■ Data in this exercise:
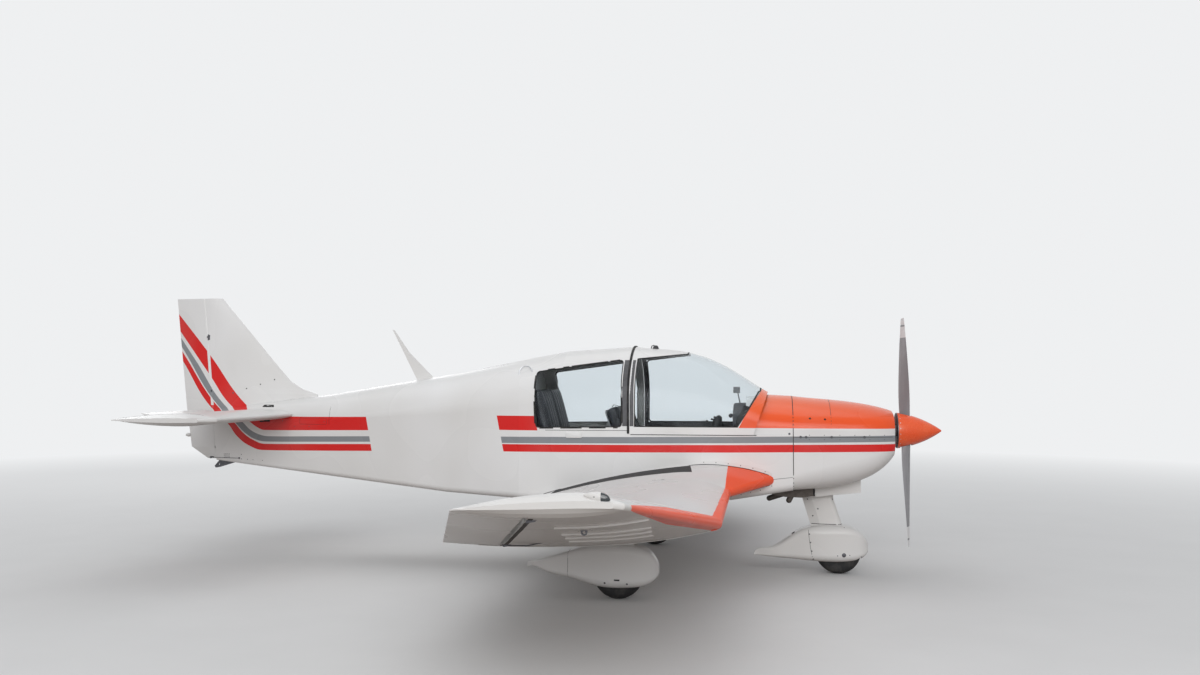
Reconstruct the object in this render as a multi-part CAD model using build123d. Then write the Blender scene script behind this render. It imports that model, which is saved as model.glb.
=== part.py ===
from build123d import *
import math
import os

# Four-seat low-wing light aeroplane with cranked wings, fixed three-wheel gear and a sliding canopy.
# Millimetres. +X points forward, +Y to the left wing, +Z up, and Z = 0 is the ground under the tyres.
# The origin is under the middle of the overall length, on the centre plane.
# Stations are written as distances aft of the propeller's plane.

# Overall lengths along the fuselage
TAIL_STATION = 6700.0          # propeller plane to the rudder's rearmost point
SPINNER_NOSE = 293.0           # propeller plane to the spinner's tip
PROP_X = (TAIL_STATION - SPINNER_NOSE) / 2

# Running clearances
GAP = 6.0                      # between parts that pass each other
PIN_GAP = 0.2                  # radial, between a hinge rod and its lug
SEAT_GAP = 0.3                 # between parts that lie on each other

# How far cutting blocks run past what they cut
OVER = 50.0
WIDE = 700.0                   # side distance outside the fuselage and the cabin
BELOW = 300.0                  # heights under and over the whole fuselage
ABOVE = 2600.0

# Fuselage lines
SKIN = 30.0                    # side wall with its stringers and trim
FIREWALL_STATION = 950.0
CANOPY_SILL_Z = 1190.0
ARCH_STATION = 2285.0          # seam between the sliding canopy and the fixed cabin roof
BULKHEAD_STATION = 3230.0      # rear wall of the cabin
FLOOR_Z = 735.0
BOOM_END_STATION = 5250.0      # end of the hollow behind the cabin
HATCH_WIDTH = 260.0            # opening in the cabin's rear wall
HATCH_SILL = 60.0              # its lower edge above the floor

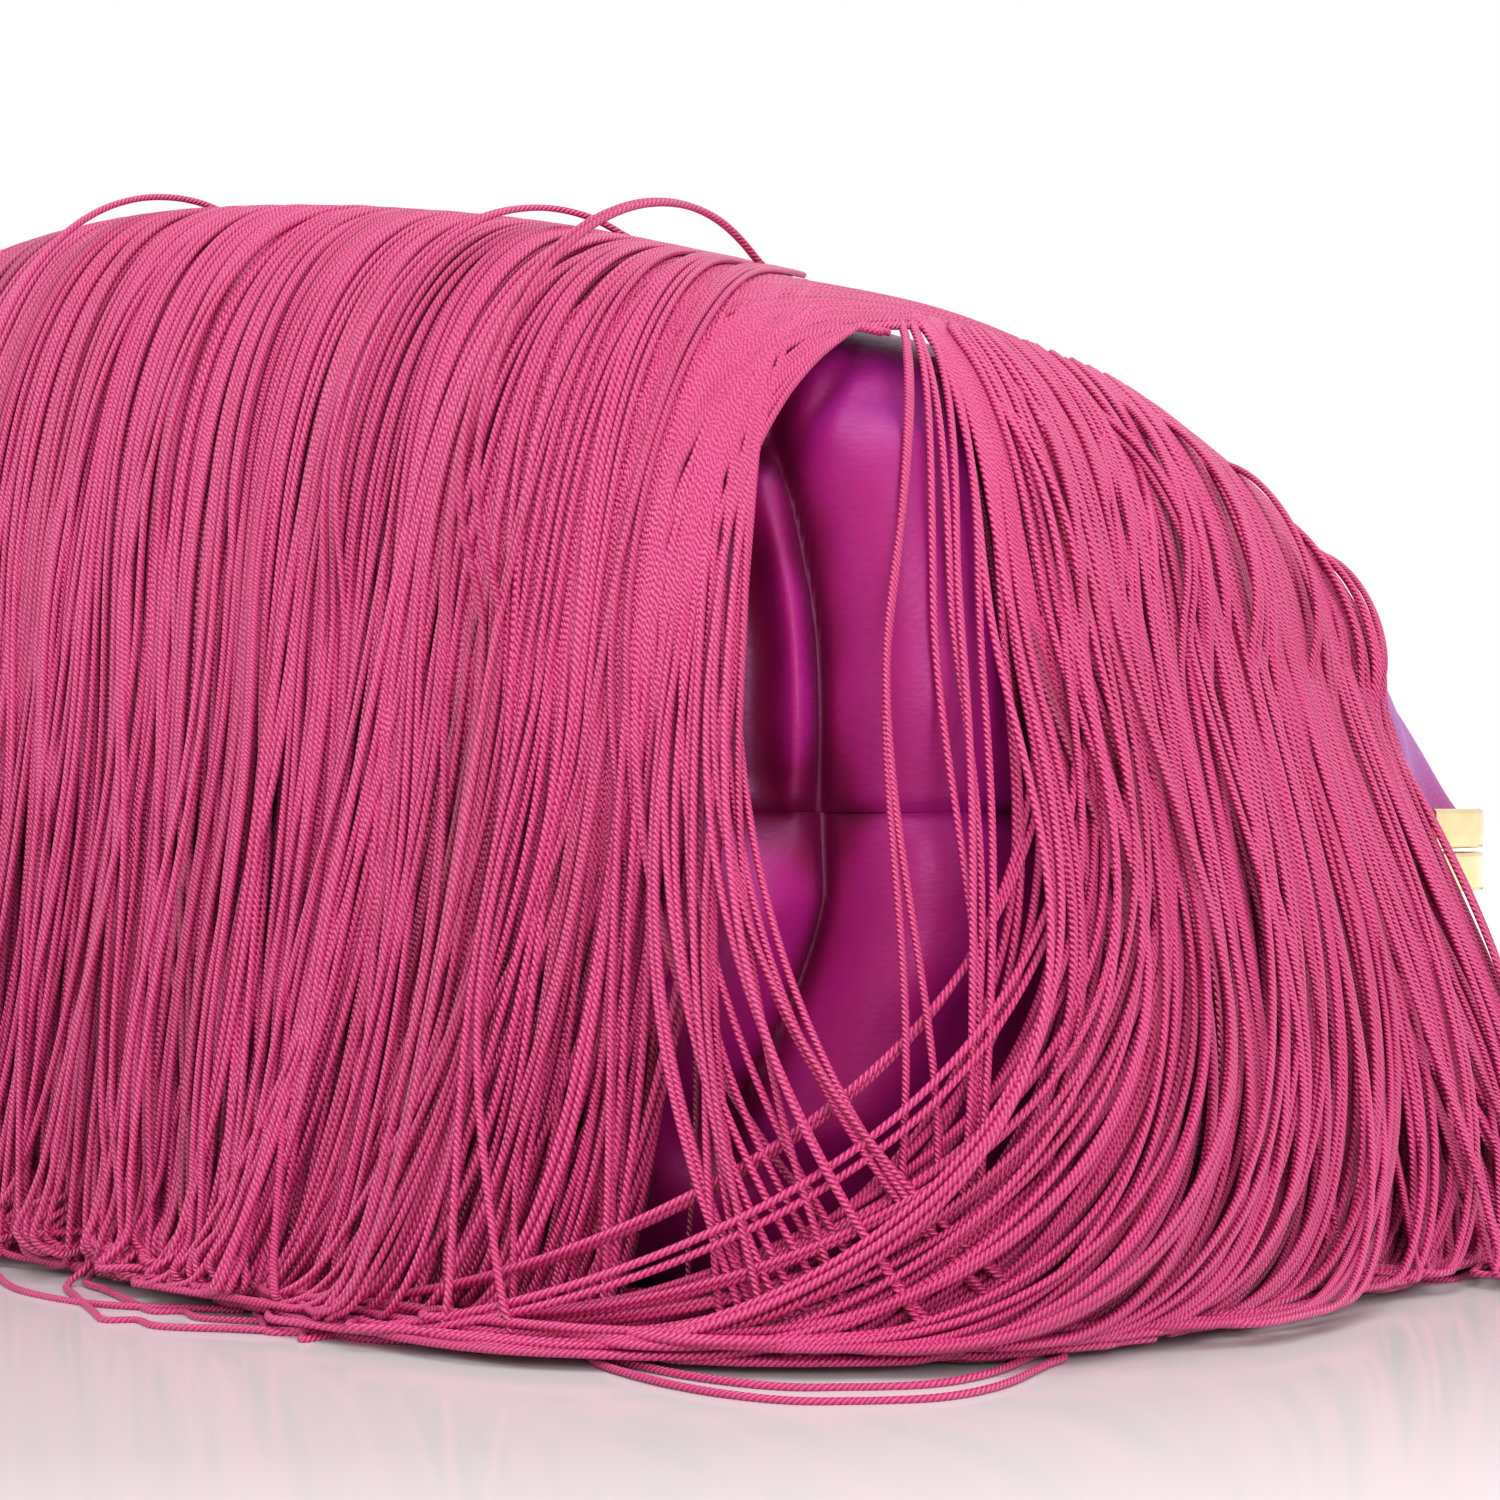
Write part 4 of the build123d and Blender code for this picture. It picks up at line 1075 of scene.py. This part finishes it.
done = {}
# painted shade: the lower tone ranges of the under and inner strands darken them below the strands in front
done["hero"] = cord_pieces("fringe_front_strands", hero, 0.8, 7, mat_cord, 190000, (0.35, 1.0))
done["medium"] = cord_pieces("fringe_under_strands", medium, 1.35, 5, mat_cord, 190000, (0.08, 0.5))
done["coarse"] = cord_pieces("fringe_inner_strands", coarse, 4.5, 4, mat_cord, 190000, (0.0, 0.12))
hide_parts("fringe_bottom", "fringe_right", "fringe_left")
print("cords", done)

# ------------------------------------------------------------ set and camera
floor_me = bpy.data.meshes.new("studio_floor")
floor_me.from_pydata([(-6, -6, 0), (6, -6, 0), (6, 6, 0), (-6, 6, 0)], [], [(0, 1, 2, 3)])
floor = bpy.data.objects.new("studio_floor", floor_me)
bpy.context.scene.collection.objects.link(floor)
fm, fnt, fbs = new_material("glossy white table")
fbs.inputs["Base Color"].default_value = (0.63, 0.625, 0.625, 1)
fbs.inputs["Roughness"].default_value = 0.13
fbs.inputs["Specular IOR Level"].default_value = 0.5
f_co = fnt.nodes.new("ShaderNodeNewGeometry")
f_len = node(fnt, "ShaderNodeVectorMath", operation="LENGTH")
fnt.links.new(f_co.outputs["Position"], f_len.inputs[0])
# the table glows a little away from the bag, so that it runs into the white surround
f_glow = ramp(fnt, f_len.outputs["Value"], [(0.0, (0, 0, 0)), (0.195, (0, 0, 0)), (0.235, (0.13, 0.13, 0.13)), (0.6, (0.6, 0.6, 0.6))])
fnt.links.new(f_glow, fbs.inputs["Emission Color"])
fbs.inputs["Emission Strength"].default_value = 1.0
put(floor, fm)

world = bpy.data.worlds.new("studio")
bpy.context.scene.world = world
world.use_nodes = True
wbg = world.node_tree.nodes["Background"]
wbg.inputs[0].default_value = (1.0, 1.0, 1.0, 1)
wbg.inputs[1].default_value = 1.0


def softbox(name, place, target, size, power, colour=(1, 1, 1)):
    li = bpy.data.lights.new(name, "AREA")
    li.shape = "RECTANGLE"
    li.size, li.size_y = size
    li.energy = power
    li.color = colour
    ob = bpy.data.objects.new(name, li)
    ob.location = place
    d = Vector(target) - Vector(place)
    ob.rotation_euler = d.to_track_quat("-Z", "Y").to_euler()
    bpy.context.scene.collection.objects.link(ob)
    return ob


softbox("softbox_top", (0.25, -0.2, 0.95), (0.08, -0.05, 0.05), (0.9, 0.7), 4.5)
softbox("softbox_right", (1.0, -0.55, 0.45), (0.12, -0.05, 0.06), (0.6, 0.6), 4.2)
softbox("softbox_left", (-0.75, -0.9, 0.5), (0.0, -0.08, 0.06), (0.7, 0.6), 1.6)

AZ = math.radians(38.0)
cam_data = bpy.data.cameras.new("camera")
cam_data.sensor_width = 36.0
cam_data.lens = 2632 / 1500 * 36.0
cam_data.clip_start = 0.01
cam_data.clip_end = 50.0
cam = bpy.data.objects.new("camera", cam_data)
cam.location = (0.3036, -0.3050, 0.056)
pitch = math.radians(1.35)
cam.rotation_euler = (math.pi / 2 + pitch, 0, AZ)
bpy.context.scene.collection.objects.link(cam)
bpy.context.scene.camera = cam
bpy.context.scene.view_settings.view_transform = "Standard"

bpy.context.view_layer.update()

■ Directions for this task:
Give the records above again, word for word.

■ Response below:
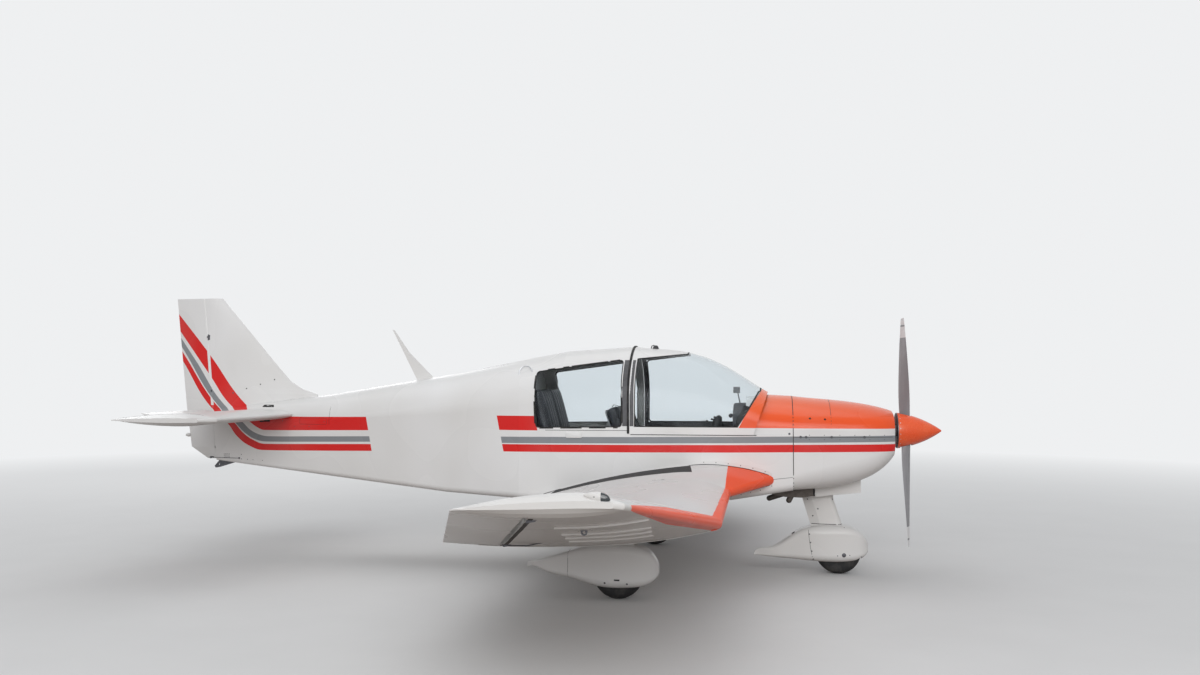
Reconstruct the object in this render as a multi-part CAD model using build123d. Then write the Blender scene script behind this render. It imports that model, which is saved as model.glb.
=== part.py ===
from build123d import *
import math
import os

# Four-seat low-wing light aeroplane with cranked wings, fixed three-wheel gear and a sliding canopy.
# Millimetres. +X points forward, +Y to the left wing, +Z up, and Z = 0 is the ground under the tyres.
# The origin is under the middle of the overall length, on the centre plane.
# Stations are written as distances aft of the propeller's plane.

# Overall lengths along the fuselage
TAIL_STATION = 6700.0          # propeller plane to the rudder's rearmost point
SPINNER_NOSE = 293.0           # propeller plane to the spinner's tip
PROP_X = (TAIL_STATION - SPINNER_NOSE) / 2

# Running clearances
GAP = 6.0                      # between parts that pass each other
PIN_GAP = 0.2                  # radial, between a hinge rod and its lug
SEAT_GAP = 0.3                 # between parts that lie on each other

# How far cutting blocks run past what they cut
OVER = 50.0
WIDE = 700.0                   # side distance outside the fuselage and the cabin
BELOW = 300.0                  # heights under and over the whole fuselage
ABOVE = 2600.0

# Fuselage lines
SKIN = 30.0                    # side wall with its stringers and trim
FIREWALL_STATION = 950.0
CANOPY_SILL_Z = 1190.0
ARCH_STATION = 2285.0          # seam between the sliding canopy and the fixed cabin roof
BULKHEAD_STATION = 3230.0      # rear wall of the cabin
FLOOR_Z = 735.0
BOOM_END_STATION = 5250.0      # end of the hollow behind the cabin
HATCH_WIDTH = 260.0            # opening in the cabin's rear wall
HATCH_SILL = 60.0              # its lower edge above the floor

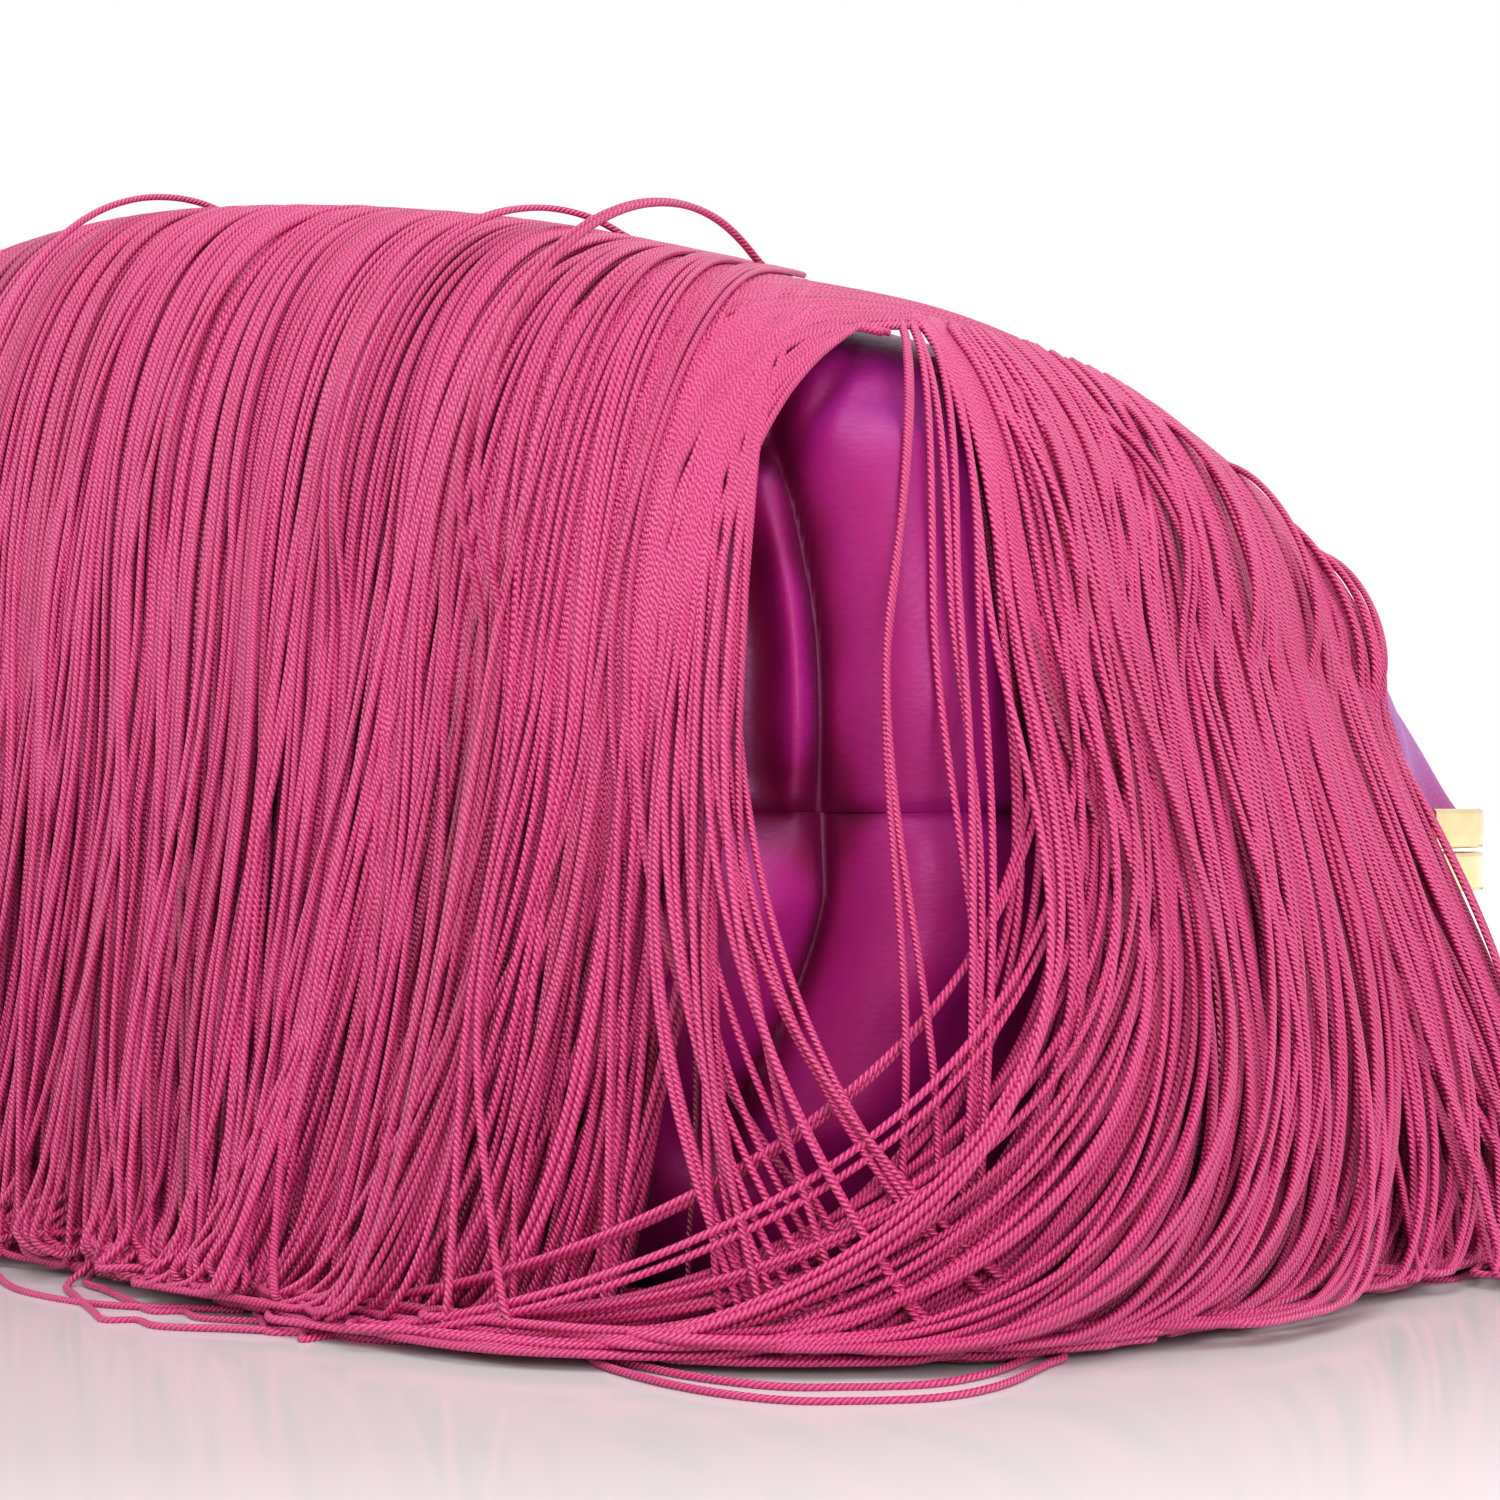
Write part 4 of the build123d and Blender code for this picture. It picks up at line 1075 of scene.py. This part finishes it.
done = {}
# painted shade: the lower tone ranges of the under and inner strands darken them below the strands in front
done["hero"] = cord_pieces("fringe_front_strands", hero, 0.8, 7, mat_cord, 190000, (0.35, 1.0))
done["medium"] = cord_pieces("fringe_under_strands", medium, 1.35, 5, mat_cord, 190000, (0.08, 0.5))
done["coarse"] = cord_pieces("fringe_inner_strands", coarse, 4.5, 4, mat_cord, 190000, (0.0, 0.12))
hide_parts("fringe_bottom", "fringe_right", "fringe_left")
print("cords", done)

# ------------------------------------------------------------ set and camera
floor_me = bpy.data.meshes.new("studio_floor")
floor_me.from_pydata([(-6, -6, 0), (6, -6, 0), (6, 6, 0), (-6, 6, 0)], [], [(0, 1, 2, 3)])
floor = bpy.data.objects.new("studio_floor", floor_me)
bpy.context.scene.collection.objects.link(floor)
fm, fnt, fbs = new_material("glossy white table")
fbs.inputs["Base Color"].default_value = (0.63, 0.625, 0.625, 1)
fbs.inputs["Roughness"].default_value = 0.13
fbs.inputs["Specular IOR Level"].default_value = 0.5
f_co = fnt.nodes.new("ShaderNodeNewGeometry")
f_len = node(fnt, "ShaderNodeVectorMath", operation="LENGTH")
fnt.links.new(f_co.outputs["Position"], f_len.inputs[0])
# the table glows a little away from the bag, so that it runs into the white surround
f_glow = ramp(fnt, f_len.outputs["Value"], [(0.0, (0, 0, 0)), (0.195, (0, 0, 0)), (0.235, (0.13, 0.13, 0.13)), (0.6, (0.6, 0.6, 0.6))])
fnt.links.new(f_glow, fbs.inputs["Emission Color"])
fbs.inputs["Emission Strength"].default_value = 1.0
put(floor, fm)

world = bpy.data.worlds.new("studio")
bpy.context.scene.world = world
world.use_nodes = True
wbg = world.node_tree.nodes["Background"]
wbg.inputs[0].default_value = (1.0, 1.0, 1.0, 1)
wbg.inputs[1].default_value = 1.0


def softbox(name, place, target, size, power, colour=(1, 1, 1)):
    li = bpy.data.lights.new(name, "AREA")
    li.shape = "RECTANGLE"
    li.size, li.size_y = size
    li.energy = power
    li.color = colour
    ob = bpy.data.objects.new(name, li)
    ob.location = place
    d = Vector(target) - Vector(place)
    ob.rotation_euler = d.to_track_quat("-Z", "Y").to_euler()
    bpy.context.scene.collection.objects.link(ob)
    return ob


softbox("softbox_top", (0.25, -0.2, 0.95), (0.08, -0.05, 0.05), (0.9, 0.7), 4.5)
softbox("softbox_right", (1.0, -0.55, 0.45), (0.12, -0.05, 0.06), (0.6, 0.6), 4.2)
softbox("softbox_left", (-0.75, -0.9, 0.5), (0.0, -0.08, 0.06), (0.7, 0.6), 1.6)

AZ = math.radians(38.0)
cam_data = bpy.data.cameras.new("camera")
cam_data.sensor_width = 36.0
cam_data.lens = 2632 / 1500 * 36.0
cam_data.clip_start = 0.01
cam_data.clip_end = 50.0
cam = bpy.data.objects.new("camera", cam_data)
cam.location = (0.3036, -0.3050, 0.056)
pitch = math.radians(1.35)
cam.rotation_euler = (math.pi / 2 + pitch, 0, AZ)
bpy.context.scene.collection.objects.link(cam)
bpy.context.scene.camera = cam
bpy.context.scene.view_settings.view_transform = "Standard"

bpy.context.view_layer.update()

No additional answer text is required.